* [REQUEST]
Word for word, restate every line of the listing that follows.

* [INFORMATION SHOWN]
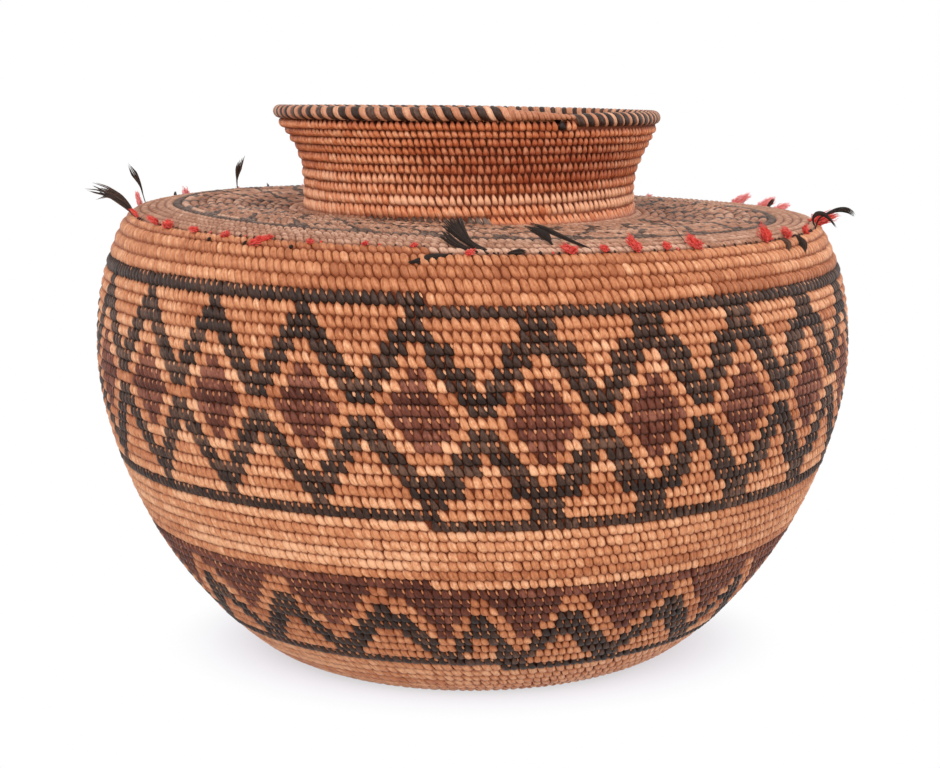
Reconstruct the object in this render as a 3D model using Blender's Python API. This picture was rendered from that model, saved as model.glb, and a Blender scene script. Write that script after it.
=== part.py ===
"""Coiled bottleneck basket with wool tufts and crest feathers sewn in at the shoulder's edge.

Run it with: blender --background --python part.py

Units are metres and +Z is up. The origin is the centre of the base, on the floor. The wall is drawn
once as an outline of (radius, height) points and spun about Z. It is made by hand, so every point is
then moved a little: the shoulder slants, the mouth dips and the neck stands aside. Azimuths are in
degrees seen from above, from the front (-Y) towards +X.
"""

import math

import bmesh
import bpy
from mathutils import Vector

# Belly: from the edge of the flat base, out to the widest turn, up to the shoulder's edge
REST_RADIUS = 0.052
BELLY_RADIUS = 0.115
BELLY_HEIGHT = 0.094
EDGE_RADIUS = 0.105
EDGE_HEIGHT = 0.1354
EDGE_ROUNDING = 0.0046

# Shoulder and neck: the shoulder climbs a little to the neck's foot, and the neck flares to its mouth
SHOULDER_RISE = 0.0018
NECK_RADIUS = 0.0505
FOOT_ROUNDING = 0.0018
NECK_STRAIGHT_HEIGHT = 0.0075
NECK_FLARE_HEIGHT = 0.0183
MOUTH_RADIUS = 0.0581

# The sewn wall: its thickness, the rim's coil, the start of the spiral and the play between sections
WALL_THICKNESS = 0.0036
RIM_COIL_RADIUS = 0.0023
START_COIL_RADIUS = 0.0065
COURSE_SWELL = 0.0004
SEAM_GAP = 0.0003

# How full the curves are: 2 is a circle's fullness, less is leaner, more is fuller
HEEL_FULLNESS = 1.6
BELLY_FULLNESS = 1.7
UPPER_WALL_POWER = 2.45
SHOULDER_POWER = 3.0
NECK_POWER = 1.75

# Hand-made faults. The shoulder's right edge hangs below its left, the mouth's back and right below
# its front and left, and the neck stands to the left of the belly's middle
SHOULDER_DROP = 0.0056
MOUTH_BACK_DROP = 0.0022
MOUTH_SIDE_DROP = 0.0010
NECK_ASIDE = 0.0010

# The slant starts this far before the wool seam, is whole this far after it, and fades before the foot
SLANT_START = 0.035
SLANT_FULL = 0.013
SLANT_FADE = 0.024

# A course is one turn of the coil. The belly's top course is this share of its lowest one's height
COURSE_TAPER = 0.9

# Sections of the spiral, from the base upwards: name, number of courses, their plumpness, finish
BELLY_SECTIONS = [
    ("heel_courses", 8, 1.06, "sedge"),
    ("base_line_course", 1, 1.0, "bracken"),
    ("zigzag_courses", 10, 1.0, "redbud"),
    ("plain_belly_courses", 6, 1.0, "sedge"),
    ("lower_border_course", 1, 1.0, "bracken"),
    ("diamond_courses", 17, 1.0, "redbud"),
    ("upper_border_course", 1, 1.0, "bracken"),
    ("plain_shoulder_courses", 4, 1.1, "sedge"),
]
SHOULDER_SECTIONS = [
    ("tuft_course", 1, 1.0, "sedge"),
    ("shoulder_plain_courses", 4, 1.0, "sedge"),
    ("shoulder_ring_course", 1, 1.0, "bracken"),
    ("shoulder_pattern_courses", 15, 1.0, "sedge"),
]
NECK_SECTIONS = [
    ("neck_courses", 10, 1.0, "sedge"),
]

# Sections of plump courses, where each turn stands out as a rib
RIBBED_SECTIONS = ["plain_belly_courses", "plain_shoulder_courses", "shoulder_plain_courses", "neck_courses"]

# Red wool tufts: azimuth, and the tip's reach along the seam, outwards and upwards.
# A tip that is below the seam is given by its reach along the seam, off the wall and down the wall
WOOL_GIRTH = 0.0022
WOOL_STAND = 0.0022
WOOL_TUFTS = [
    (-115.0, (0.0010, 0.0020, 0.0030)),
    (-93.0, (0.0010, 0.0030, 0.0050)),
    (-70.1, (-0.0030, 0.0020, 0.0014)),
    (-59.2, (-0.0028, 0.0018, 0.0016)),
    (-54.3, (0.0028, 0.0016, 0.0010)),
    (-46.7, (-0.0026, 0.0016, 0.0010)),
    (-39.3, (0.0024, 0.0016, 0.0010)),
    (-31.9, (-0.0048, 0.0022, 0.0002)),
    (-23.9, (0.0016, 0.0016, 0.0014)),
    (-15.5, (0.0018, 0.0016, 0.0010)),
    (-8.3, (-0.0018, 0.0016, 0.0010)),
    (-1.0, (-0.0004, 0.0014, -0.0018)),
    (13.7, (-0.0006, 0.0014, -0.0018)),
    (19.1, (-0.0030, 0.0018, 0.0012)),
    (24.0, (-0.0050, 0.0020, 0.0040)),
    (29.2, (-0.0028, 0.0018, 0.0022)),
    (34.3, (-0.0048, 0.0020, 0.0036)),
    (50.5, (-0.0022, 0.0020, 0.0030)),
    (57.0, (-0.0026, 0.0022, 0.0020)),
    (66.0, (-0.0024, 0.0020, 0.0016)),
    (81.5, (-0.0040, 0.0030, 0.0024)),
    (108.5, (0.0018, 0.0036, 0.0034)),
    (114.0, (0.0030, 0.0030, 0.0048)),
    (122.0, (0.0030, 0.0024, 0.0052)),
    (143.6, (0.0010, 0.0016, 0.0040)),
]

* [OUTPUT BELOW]
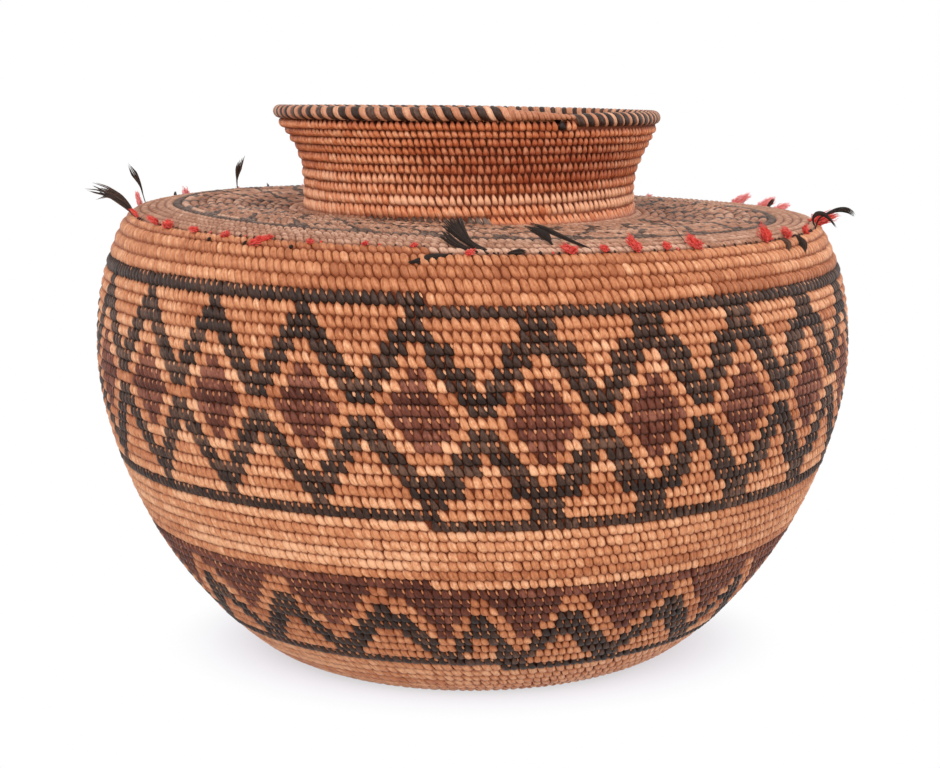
Reconstruct the object in this render as a 3D model using Blender's Python API. This picture was rendered from that model, saved as model.glb, and a Blender scene script. Write that script after it.
=== part.py ===
"""Coiled bottleneck basket with wool tufts and crest feathers sewn in at the shoulder's edge.

Run it with: blender --background --python part.py

Units are metres and +Z is up. The origin is the centre of the base, on the floor. The wall is drawn
once as an outline of (radius, height) points and spun about Z. It is made by hand, so every point is
then moved a little: the shoulder slants, the mouth dips and the neck stands aside. Azimuths are in
degrees seen from above, from the front (-Y) towards +X.
"""

import math

import bmesh
import bpy
from mathutils import Vector

# Belly: from the edge of the flat base, out to the widest turn, up to the shoulder's edge
REST_RADIUS = 0.052
BELLY_RADIUS = 0.115
BELLY_HEIGHT = 0.094
EDGE_RADIUS = 0.105
EDGE_HEIGHT = 0.1354
EDGE_ROUNDING = 0.0046

# Shoulder and neck: the shoulder climbs a little to the neck's foot, and the neck flares to its mouth
SHOULDER_RISE = 0.0018
NECK_RADIUS = 0.0505
FOOT_ROUNDING = 0.0018
NECK_STRAIGHT_HEIGHT = 0.0075
NECK_FLARE_HEIGHT = 0.0183
MOUTH_RADIUS = 0.0581

# The sewn wall: its thickness, the rim's coil, the start of the spiral and the play between sections
WALL_THICKNESS = 0.0036
RIM_COIL_RADIUS = 0.0023
START_COIL_RADIUS = 0.0065
COURSE_SWELL = 0.0004
SEAM_GAP = 0.0003

# How full the curves are: 2 is a circle's fullness, less is leaner, more is fuller
HEEL_FULLNESS = 1.6
BELLY_FULLNESS = 1.7
UPPER_WALL_POWER = 2.45
SHOULDER_POWER = 3.0
NECK_POWER = 1.75

# Hand-made faults. The shoulder's right edge hangs below its left, the mouth's back and right below
# its front and left, and the neck stands to the left of the belly's middle
SHOULDER_DROP = 0.0056
MOUTH_BACK_DROP = 0.0022
MOUTH_SIDE_DROP = 0.0010
NECK_ASIDE = 0.0010

# The slant starts this far before the wool seam, is whole this far after it, and fades before the foot
SLANT_START = 0.035
SLANT_FULL = 0.013
SLANT_FADE = 0.024

# A course is one turn of the coil. The belly's top course is this share of its lowest one's height
COURSE_TAPER = 0.9

# Sections of the spiral, from the base upwards: name, number of courses, their plumpness, finish
BELLY_SECTIONS = [
    ("heel_courses", 8, 1.06, "sedge"),
    ("base_line_course", 1, 1.0, "bracken"),
    ("zigzag_courses", 10, 1.0, "redbud"),
    ("plain_belly_courses", 6, 1.0, "sedge"),
    ("lower_border_course", 1, 1.0, "bracken"),
    ("diamond_courses", 17, 1.0, "redbud"),
    ("upper_border_course", 1, 1.0, "bracken"),
    ("plain_shoulder_courses", 4, 1.1, "sedge"),
]
SHOULDER_SECTIONS = [
    ("tuft_course", 1, 1.0, "sedge"),
    ("shoulder_plain_courses", 4, 1.0, "sedge"),
    ("shoulder_ring_course", 1, 1.0, "bracken"),
    ("shoulder_pattern_courses", 15, 1.0, "sedge"),
]
NECK_SECTIONS = [
    ("neck_courses", 10, 1.0, "sedge"),
]

# Sections of plump courses, where each turn stands out as a rib
RIBBED_SECTIONS = ["plain_belly_courses", "plain_shoulder_courses", "shoulder_plain_courses", "neck_courses"]

# Red wool tufts: azimuth, and the tip's reach along the seam, outwards and upwards.
# A tip that is below the seam is given by its reach along the seam, off the wall and down the wall
WOOL_GIRTH = 0.0022
WOOL_STAND = 0.0022
WOOL_TUFTS = [
    (-115.0, (0.0010, 0.0020, 0.0030)),
    (-93.0, (0.0010, 0.0030, 0.0050)),
    (-70.1, (-0.0030, 0.0020, 0.0014)),
    (-59.2, (-0.0028, 0.0018, 0.0016)),
    (-54.3, (0.0028, 0.0016, 0.0010)),
    (-46.7, (-0.0026, 0.0016, 0.0010)),
    (-39.3, (0.0024, 0.0016, 0.0010)),
    (-31.9, (-0.0048, 0.0022, 0.0002)),
    (-23.9, (0.0016, 0.0016, 0.0014)),
    (-15.5, (0.0018, 0.0016, 0.0010)),
    (-8.3, (-0.0018, 0.0016, 0.0010)),
    (-1.0, (-0.0004, 0.0014, -0.0018)),
    (13.7, (-0.0006, 0.0014, -0.0018)),
    (19.1, (-0.0030, 0.0018, 0.0012)),
    (24.0, (-0.0050, 0.0020, 0.0040)),
    (29.2, (-0.0028, 0.0018, 0.0022)),
    (34.3, (-0.0048, 0.0020, 0.0036)),
    (50.5, (-0.0022, 0.0020, 0.0030)),
    (57.0, (-0.0026, 0.0022, 0.0020)),
    (66.0, (-0.0024, 0.0020, 0.0016)),
    (81.5, (-0.0040, 0.0030, 0.0024)),
    (108.5, (0.0018, 0.0036, 0.0034)),
    (114.0, (0.0030, 0.0030, 0.0048)),
    (122.0, (0.0030, 0.0024, 0.0052)),
    (143.6, (0.0010, 0.0016, 0.0040)),
]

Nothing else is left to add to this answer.